Sulle pagine di questo giornale avete potuto leggere più riflessioni critiche, sia sull’operato del governo che sul sistema politico, di quante non se ne siano lette nei fogli di quanti s’oppongono sol perché legati alla sinistra che ha perso le elezioni. Qui abbiamo ragionato di cose, lì hanno preferito tentare di demolire le persone. Segnatamente: Lui. Già, perché le gazzette giustizialiste hanno ideato il culto negativo della persona, di Lui.

Sono corsi appresso ad una moglie vendicativa, sperando di trovare in lei la determinazione e la forza che al loro carattere mancava e manca. Hanno identificato in quella donna l’Italia tradita, laddove una parte del Paese vedeva quella arricchita. Si sono gettati ad indagare la partecipazione al compleanno di una diciottenne, lasciandoci increduli sono sul fatto che avesse raggiunto la maggiore età.

Hanno eretto ad oracolo una mondana, narrante la sua nobile attività. L’obiettivo era Lui, nella speranza di delinearlo erotomane e maialone. E quando rispose, lo sventurato, di non essere uno stinco di santo, noi criticammo la mancanza di costumi istituzionalmente accettabili, noi usammo parole severe, circa la credibilità di chi governa uno Stato, ma loro no, loro, i moralisti smutandati, gli sbirciatori di minorenni, i seguaci dell’autoerotismo antiberlusconiano, loro erano già andati oltre, chiedendosi se, per caso, non c’entrasse il malaffare, la droga e la camorra. Nacque il genere letterario più stupido, quello del decaquestionario.

Sicché, d’un fiato, ci ritrovammo anche ad occuparci di mafia, e non per dire che, magari, era capitato che un presunto disonorato avesse avuto modo di vendergli un casale, o una partita di pesce, no, siamo andati direttamente ad ipotizzare che il presidente del consiglio in carica sia stato il mandante di due o tre stragi.
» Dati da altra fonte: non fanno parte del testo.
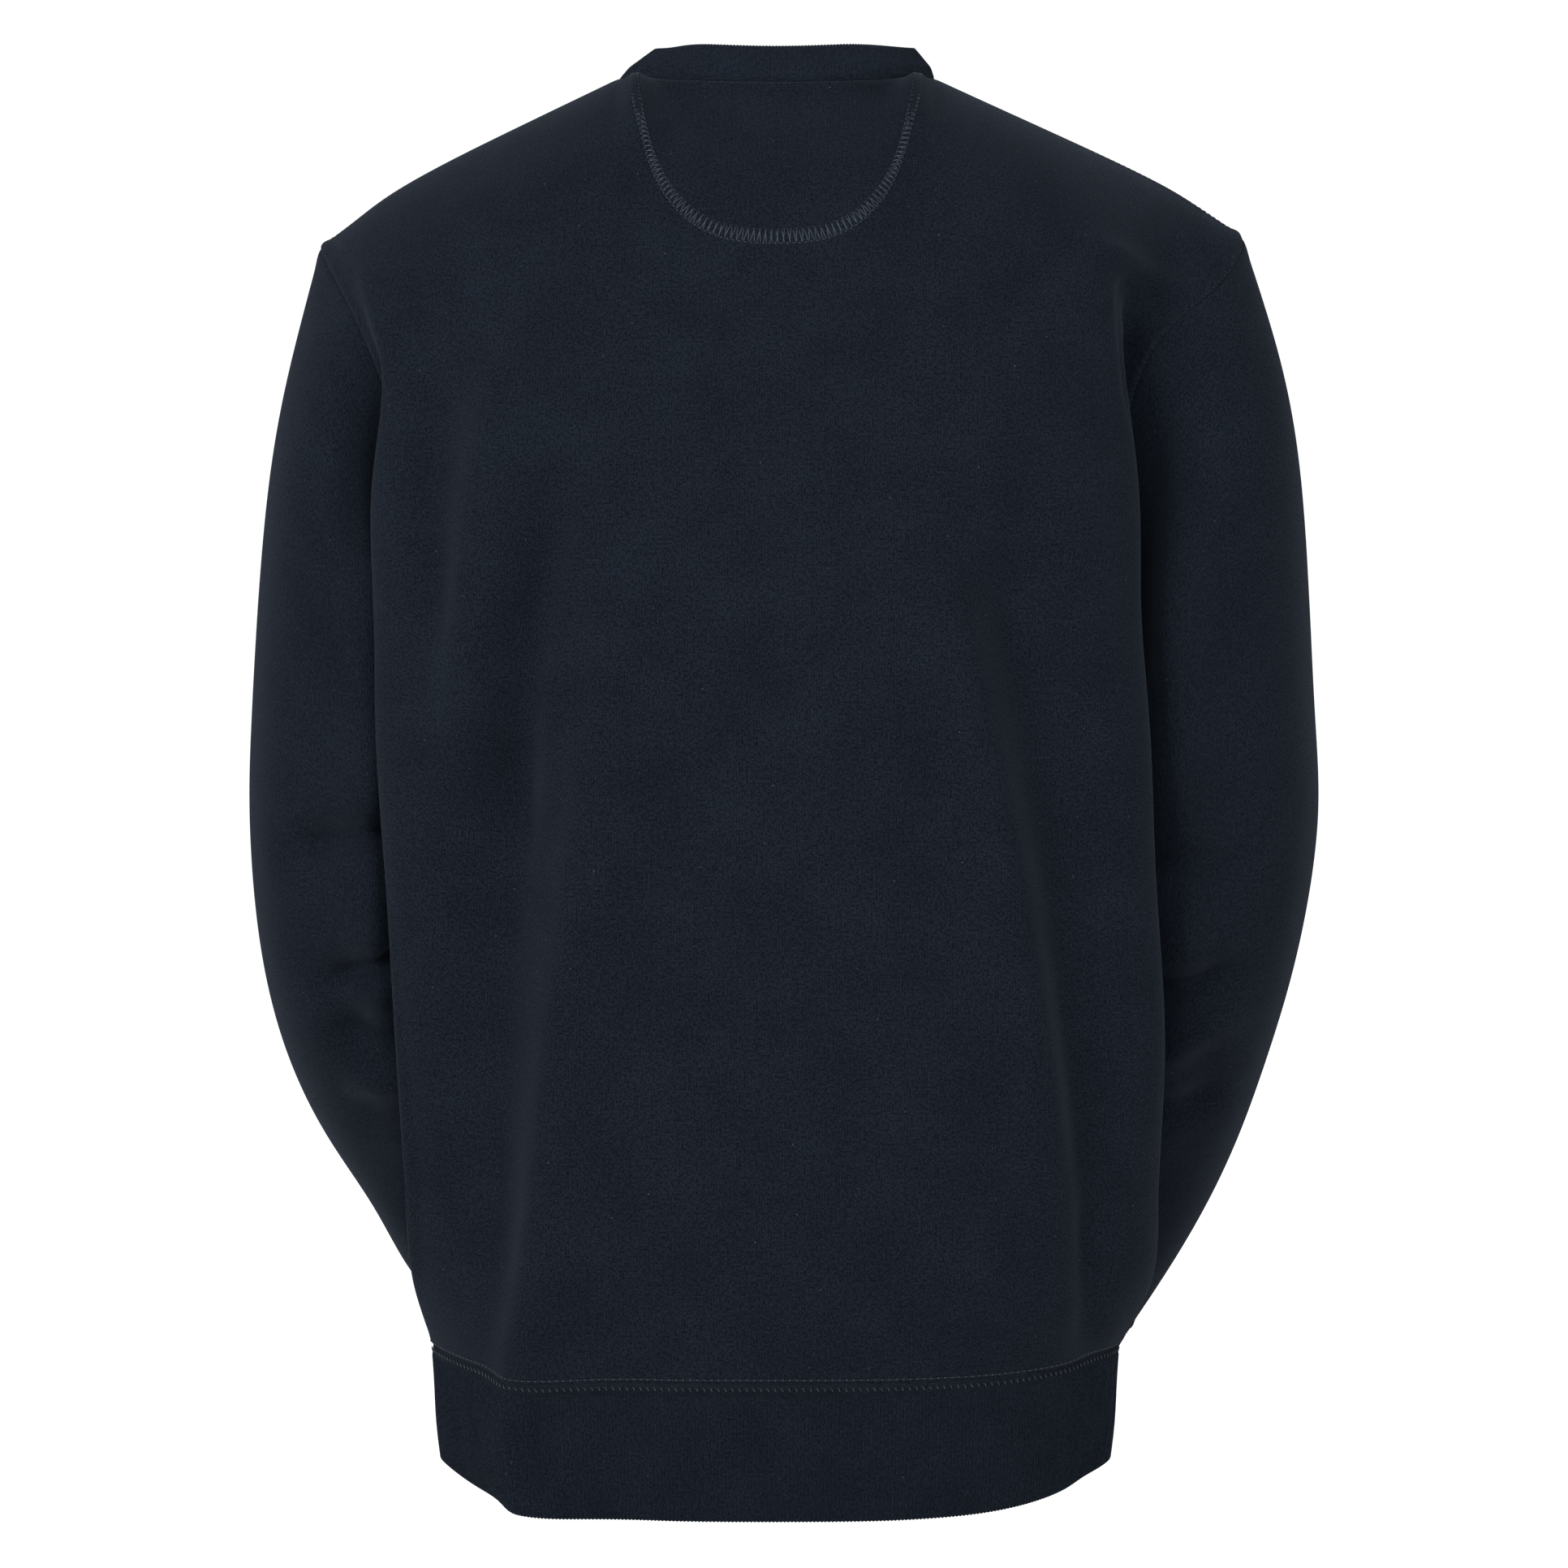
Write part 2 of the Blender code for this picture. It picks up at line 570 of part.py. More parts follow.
def relief(points, normals, folds, toward):
    """All folds of a list, on the cloth that faces `toward` (+1 back, -1 front)."""
    facing = smooth(0.05, 0.45, normals[..., 1] * toward)
    return facing * sum(path_relief(points, fold) for fold in folds)


def grid_faces(rows, columns, closed):
    """Quads of a grid, as four vertex numbers each."""
    quads = []
    for r in range(rows - 1):
        low, high = r * columns, (r + 1) * columns
        for c in range(columns if closed else columns - 1):
            after = (c + 1) % columns
            quads.append((low + c, low + after, high + after, high + c))
    return quads


def split_quads(quads, points):
    """Each quad as two triangles along its shorter diagonal, so both skins of a wall bend the same way."""
    found = []
    for a, b, c, d in quads:
        if np.linalg.norm(points[a] - points[c]) <= np.linalg.norm(points[b] - points[d]):
            found += [(a, b, c), (a, c, d)]
        else:
            found += [(a, b, d), (b, c, d)]
    return found


def own_normals(points, closed):
    """Vertex normals of a grid, summed over its quads."""
    rows, columns = points.shape[:2]
    quads = np.array(grid_faces(rows, columns, closed))
    flat = points.reshape(-1, 3)
    cross = np.cross(flat[quads[:, 2]] - flat[quads[:, 0]], flat[quads[:, 3]] - flat[quads[:, 1]])
    sums = np.zeros_like(flat)
    for corner in range(4):
        np.add.at(sums, quads[:, corner], cross)
    return sums


def shared_normals(pieces):
    """Each piece's normals, outwards, added up where pieces share a point of a seam."""
    sums = {}
    parts = {}
    for name, piece in pieces.items():
        own = own_normals(piece["points"], piece["closed"]) * piece["turn"]
        parts[name] = own / np.linalg.norm(own, axis=1)[:, None]
        for point, normal in zip(piece["points"].reshape(-1, 3), parts[name]):
            key = tuple(np.round(point * 1e6).astype(int))
            sums[key] = sums.get(key, 0) + normal
    for name, piece in pieces.items():
        flat = piece["points"].reshape(-1, 3)
        found = np.array([sums[tuple(np.round(p * 1e6).astype(int))] for p in flat])
        found /= np.linalg.norm(found, axis=1)[:, None]
        piece["normals"] = found.reshape(piece["points"].shape)
        piece["own"] = parts[name].reshape(piece["points"].shape)


# A grid's edges, and the lines of points next to them
EDGES = {
    "first_row": (np.s_[0, :], np.s_[1, :]),
    "last_row": (np.s_[-1, :], np.s_[-2, :]),
    "first_column": (np.s_[:, 0], np.s_[:, 1]),
    "last_column": (np.s_[:, -1], np.s_[:, -2]),
}


def sewn_edges(piece):
    """The piece's points and normals with its sewn edges drawn in: mitred where the cloth runs on into its
    neighbour, and cut square and further back where the two meet in a sharp fold."""
    points = piece["points"].copy()
    normals = piece["normals"].copy()
    for edge in piece["seams"]:
        rim, near = EDGES[edge]
        line = piece["points"][rim]
        if piece["closed"]:
            along = np.roll(line, -1, axis=0) - np.roll(line, 1, axis=0)
        else:
            along = np.gradient(line, axis=0)
        along /= np.linalg.norm(along, axis=1)[:, None]
        own, shared = piece["own"][rim], piece["normals"][rim]
        inward = piece["points"][near] - line
        for axis in (along, own):
            inward -= axis * (inward * axis).sum(axis=1)[:, None]
        inward /= np.linalg.norm(inward, axis=1)[:, None]
        open_share = (own * shared).sum(axis=1)
        mitred = smooth(0.60, 0.80, open_share)
        across = np.sqrt(np.clip(1 - open_share**2, 0, 1))
        square = (SEAM_GAP / 2 + SEAM_THICKNESS / 2 * across) / np.clip(open_share, 0.25, 1)
        points[rim] += inward * mix(square, SEAM_GAP / 2, mitred)[:, None]
        normals[rim] = mix(own, shared, mitred[:, None])
        normals[rim] /= np.linalg.norm(normals[rim], axis=1)[:, None]
    return points, normals


def half_thickness(piece):
    """Half the cloth's thickness at each point, thinner where a seam presses it."""
    half = np.full(piece["points"].shape[:2], piece["thickness"] / 2)
    for edge in piece["seams"]:
        half[EDGES[edge][0]] = SEAM_THICKNESS / 2
    return half


def wall(name, points, normals, half, closed, turn, material):
    """A closed wall of cloth: the grid's outer and inner skins, joined round its edges."""
    rows, columns = points.shape[:2]
    count = rows * columns
    outer = (points + normals * half[..., None]).reshape(-1, 3)
    inner = (points - normals * half[..., None]).reshape(-1, 3)
    faces = split_quads(grid_faces(rows, columns, closed), points.reshape(-1, 3))
    rim = [[c for c in range(columns)], [(rows - 1) * columns + c for c in range(columns)][::-1]]
    if closed:
        rims = [line + line[:1] for line in rim]
    else:
        right = [r * columns + columns - 1 for r in range(1, rows)]
        left = [r * columns for r in range(rows - 2, -1, -1)]
        rims = [rim[0] + right + rim[1][1:] + left]
    built = bmesh.new()
    verts = [built.verts.new(p) for p in np.concatenate([outer, inner])]
    step = 1 if turn > 0 else -1
    for face in faces:
        built.faces.new([verts[i] for i in face][::step])
        built.faces.new([verts[count + i] for i in face[::-1]][::step])
    for line in rims:
        for a, b in zip(line, line[1:]):
            built.faces.new([verts[i] for i in (b, a, count + a, count + b)][::step])
    mesh = bpy.data.meshes.new(name)
    built.to_mesh(mesh)
    built.free()
    mesh.shade_smooth()
    mesh.materials.append(material)
    piece = bpy.data.objects.new(name, mesh)
    collection.objects.link(piece)
    return piece


def cloth_material(name, colour, roughness):
    material = bpy.data.materials.new(name)
    material.use_nodes = True
    shader = material.node_tree.nodes["Principled BSDF"]
    shader.inputs["Base Color"].default_value = (*colour, 1)
    shader.inputs["Roughness"].default_value = roughness
    shader.inputs["Metallic"].default_value = 0
    return material


def facing_grid(panel_columns, back):
    """The half-moon's points and normals on the back panel: rows from its edge up to the neck seam."""
    shares = np.sin(np.linspace(1, -1, MOON_COLUMNS) * MOON_BUNCHING) / np.sin(MOON_BUNCHING) * MOON_END
    line = back["points"][-1, :, 0]
    order = np.argsort(line)
    points = np.zeros((MOON_ROWS, MOON_COLUMNS, 3))
    normals = np.zeros_like(points)
    for c, share in enumerate(shares):
        deep = MOON_DEEP * (1 - abs(share) ** MOON_SQUARENESS) ** (1 / MOON_SQUARENESS)
        column = np.interp(share * MOON_HALF, line[order], panel_columns[order])
        after = int(np.clip(np.searchsorted(panel_columns, column), 1, len(panel_columns) - 1))
        start, stop = panel_columns[after - 1 : after + 1]
        t = (column - start) / (stop - start)
        path = mix(back["points"][:, after - 1], back["points"][:, after], t)[::-1]
        outward = mix(back["own"][:, after - 1], back["own"][:, after], t)[::-1]
        length = np.concatenate([[0], np.cumsum(np.linalg.norm(np.diff(path, axis=0), axis=1))])
        at = np.linspace(deep, MOON_TOP, MOON_ROWS)
        for axis in range(3):
            points[:, c, axis] = np.interp(at, length, path[:, axis])
            normals[:, c, axis] = np.interp(at, length, outward[:, axis])
    normals /= np.linalg.norm(normals, axis=-1)[..., None]
    return points, normals


for old in list(bpy.data.objects):
    bpy.data.objects.remove(old, do_unlink=True)
collection = bpy.data.collections.new("crewneck_sweatshirt")
bpy.context.scene.collection.children.link(collection)

columns = places(COLUMN_GAPS + COLUMN_GAPS[::-1], COLUMN_STEPS + COLUMN_STEPS[::-1])
row_places = places(ROW_GAPS, ROW_STEPS)
faces = panels(columns, row_places)

# Each piece's grid, whether it closes on itself, which way its quads turn, and the edges that are sewn
pieces = {
    "back_panel": {
        "points": faces["back"],
        "closed": False,
        "turn": 1,
        "thickness": FLEECE,
        "seams": ("first_row", "last_row", "first_column", "last_column"),
    },
    "front_panel": {
        "points": faces["front"],
        "closed": False,
        "turn": -1,
        "thickness": FLEECE,
        "seams": ("first_row", "last_row", "first_column", "last_column"),
    },
    "hem_band": {
        "points": hem_surface(faces),
        "closed": True,
        "turn": -1,
        "thickness": RIB,
        "seams": ("first_row",),
    },
    "neck_band": {
        "points": neck_surface(faces, columns),
        "closed": True,
        "turn": 1,
        "thickness": RIB,
        "seams": ("first_row",),
    },
}
for side, sign in SIDES.items():
    sleeve, cuff = sleeve_surfaces(side)
    pieces["sleeve_" + side] = {
        "points": sleeve,
        "closed": True,
        "turn": -sign,
        "thickness": FLEECE,
        "seams": ("first_row", "last_row"),
    }
    pieces["cuff_" + side] = {
        "points": cuff,
        "closed": True,
        "turn": -sign,
        "thickness": RIB,
        "seams": ("first_row",),
    }

shared_normals(pieces)

# Folds fade out towards the armholes, shoulders and collar, and towards the cuffs
panel_rows, panel_columns = faces["back"].shape[:2]
from_side = np.minimum(np.arange(panel_columns), np.arange(panel_columns)[::-1])
from_top = np.arange(panel_rows)[::-1]
armhole_calm = smooth(0, 5, from_side)[None, :]
above_armpit = smooth(8, 13, np.arange(panel_rows))[:, None]
panel_calm = (1 - above_armpit * (1 - armhole_calm)) * smooth(0, 3, from_top)[:, None]
for name, piece in pieces.items():
    points, normals = piece["points"], piece["normals"]
    rows = np.arange(len(points))
    if name in ("back_panel", "front_panel", "hem_band"):
        amount = relief(points, normals, BACK_FOLDS, 1) + relief(points, normals, FRONT_FOLDS, -1)
        calm = 1 if name == "hem_band" else panel_calm
    elif name.startswith("sleeve"):
        amount = relief(points, normals, SLEEVE_FOLDS, 1)
        calm = (smooth(0, 4, rows) * smooth(0, 3, rows[::-1]))[:, None]
    else:
        continue
    piece["points"] = points + normals * (amount * calm)[..., None]
shared_normals(pieces)

colours = {
    "hem_band": (0.0110, 0.0152, 0.0225),
    "neck_band": (0.0110, 0.0152, 0.0225),
    "neck_facing": (0.0105, 0.0145, 0.0215),
}
fleece_colour = (0.0116, 0.0160, 0.0232)
for name, piece in pieces.items():
    material = cloth_material(name + "_cloth", colours.get(name, fleece_colour), 0.9)
    points, normals = sewn_edges(piece)
    wall(
        name,
        points,
        normals,
        half_thickness(piece),
        piece["closed"],
        piece["turn"],
        material,
    )

moon, moon_normals = facing_grid(columns, pieces["back_panel"])
wall(
    "neck_facing",
    moon - moon_normals * MOON_SINK,
    moon_normals,
    np.full(moon.shape[:2], FACING / 2),
    False,
    1,
    cloth_material("neck_facing_cloth", colours["neck_facing"], 0.9),
)
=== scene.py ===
"""Crewneck sweatshirt of brushed fleece, hollow and filled out as when it is worn.

Metres, +Z up, the wearer facing -Y. Each section is one sewn piece, or a group of like pieces: the
cloth, the ribs, the stitches, and last the studio.
"""

import bpy
import numpy as np
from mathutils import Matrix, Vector


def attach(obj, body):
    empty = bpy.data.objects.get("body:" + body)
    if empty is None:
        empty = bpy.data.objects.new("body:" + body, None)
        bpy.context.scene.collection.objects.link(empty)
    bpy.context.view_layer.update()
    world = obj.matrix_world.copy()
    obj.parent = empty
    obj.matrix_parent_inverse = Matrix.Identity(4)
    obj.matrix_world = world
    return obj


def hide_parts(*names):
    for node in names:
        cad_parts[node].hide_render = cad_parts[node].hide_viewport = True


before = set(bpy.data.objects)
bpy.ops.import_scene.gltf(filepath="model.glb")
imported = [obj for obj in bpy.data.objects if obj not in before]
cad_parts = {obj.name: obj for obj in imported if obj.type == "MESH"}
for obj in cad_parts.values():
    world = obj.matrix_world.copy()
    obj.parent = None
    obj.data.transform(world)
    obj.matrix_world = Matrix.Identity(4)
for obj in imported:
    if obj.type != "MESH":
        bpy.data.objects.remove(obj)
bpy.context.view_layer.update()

# ----------------------------------------------------------------------
# Back panel: one piece of brushed fleece, cut from the hem seam up to the shoulders, 1.7 mm thick.
# Sewn to the front at the side and shoulder seams, to the sleeves round the armholes, and to the
# collar and the hem band. It hangs from the shoulders in long soft folds.
FLEECE = 0.0017
SEAM_THICKNESS = 0.0013
SEAM_GAP = 0.00034
SIDES = {"left": 1.0, "right": -1.0}


def table(columns, *rows):
    """A list of rows whose values are read by their columns' names."""
    names = columns.split()
    return [dict(zip(names, row)) for row in rows]


def running(steps):
    """Where each step ends, beginning at 0."""
    return np.concatenate([[0], np.cumsum(steps)])


def unit(vectors):
    """Vectors of length 1 in the same directions."""
    return vectors / np.linalg.norm(vectors, axis=-1, keepdims=True)


# Level sections of the body from the hem seam to the armpit: how far out the back's edge, the side
# seam and the front's edge lie, how far back and forward they are, and how much lower the middle
# hangs than the sides
BODY = table(
    "level left right edge_y side_left side_right side_y back front front_half front_edge_y droop",
    (-0.650, 0.1748, 0.1736, 0.032, 0.1690, 0.1695, -0.005, 0.1230, 0.124, 0.158, -0.045, 0.010),
    (-0.620, 0.1835, 0.1890, 0.042, 0.1690, 0.1730, -0.010, 0.1280, 0.131, 0.158, -0.056, 0.008),
    (-0.578, 0.1865, 0.1920, 0.055, 0.1640, 0.1680, -0.012, 0.1310, 0.136, 0.152, -0.066, 0.005),
    (-0.500, 0.1900, 0.1940, 0.065, 0.1590, 0.1620, -0.012, 0.1310, 0.140, 0.151, -0.073, 0.002),
    (-0.410, 0.1945, 0.1890, 0.072, 0.1570, 0.1580, -0.010, 0.1370, 0.144, 0.154, -0.078, 0.000),
    (-0.335, 0.1985, 0.1855, 0.076, 0.1570, 0.1540, -0.008, 0.1430, 0.146, 0.157, -0.080, 0.000),
    (-0.275, 0.2005, 0.1820, 0.078, 0.1710, 0.1640, -0.005, 0.1460, 0.146, 0.161, -0.080, 0.000),
)

# How flat each half's middle hangs before it rises to the side
DROOP_FLATNESS = {"left": 6, "right": 4}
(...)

In pochi mesi: da “papi” a “padrino”. Come se la scena avesse un senso, un filo logico, un canovaccio recitabile. Qualcosa in più, o di diverso, dall’odio personale. E quando i giornali del mondo riprendevano le notizie, quando sembravamo un popolo in mano a fornicatori bombaroli, quelli, accecati dall’ipotesi che Lui potesse crollare, attizzati dalla voglia di vedere Lui pendente, si davano di gomito e ririlanciavano le notizie. Vedete, blateravano arrochiti, questo dice il mondo di noi. Di loro no, il mondo non dice, perché loro sono solo l’appendice di un incubo. Poi è arrivato un imbecille, con il duomo in mano.

E loro, che potevano dire, poverelli? E’ colpa di chi è stato colpito. E’ sempre così, è sempre colpa di Lui. Non è la prima volta che capita: il piccolo borghese che si sente fallito ha bisogno di sapere che la colpa non è propria. La colpa è di Lui, dice a se stessa la piccola borghesia rossa, quella che firmava contro Calabresi, ma mai si sentì coinvolta dagli effetti di quella firma. Prima era colpa del “capitale”, poi della “società”, ora c’è Lui a giustificare e catalizzare lo schiumare reazionario. Ha in mano il capitale, Lui, e con le tv forgia la società. Sempre Lui, perché tutti gli altri non sono nessuno.

Intendiamoci, sul fronte dei latranti c’è gente che ci marcia. Ce ne sono che ogni mattina si svegliano e si chiedono come mai sono diventati famosi. Altri, è già c’è più da preoccuparsi, che si sentono in diritto d’essere famosi e se ne compiacciono. Oibò. Alcuni se la ridono, perché sono dei fascisti nati, che hanno un pubblico di rincitrulliti comunisti pronti ad applaudirli. Ma, in generale, a quella gente Lui ha fatto del male. Gli ha ciucciato via il cervello, li ha resi incapaci di ragionare, se non di Sé e per Sé.

Il cielo lo conservi a lungo in buona salute. Non tanto per la gioia dei suoi sostenitori, quanto per non gettare nel vuoto dello sconforto i suoi oppositori. Senza di Lui che altro sarebbero, se non ruderi di una storia sbagliata? Mentre il fronte suo, senza di Lui, correrebbe il rischio di dovere rispondere: chi siete, che cosa volete? Sono l’erede, ciascuno vorrebbe dire di sé, salvo non esser capace di spiegare il di che.

I sistemi istituzionali crollano, quando si ritrovano una classe dirigente siffatta. C’è chi se ne rende conto, da una parte e dall’altra, c’è chi, a sinistra, vede con chiarezza il budello nel quale si sono cacciati. C’è chi soffre, per il puteolente vicino di banco. Ecco, per cortesia, approfittino dell’idiota con il duomo, per prendere coraggio e dirlo apertamente: fermiamoci, c’è un Paese abbandonato a se stesso, governato in modo approssimativo da istituzioni divenute deboli, fermiamoci a restituire loro forza, talché si possa restituire senso alla politica. Fermiamoci in fretta, subito, perché altrimenti Lui sarà sempre lì, effige di sé, ma tutt’intorno non sarà rimasto nulla, salvo deficienti sempre più incattiviti.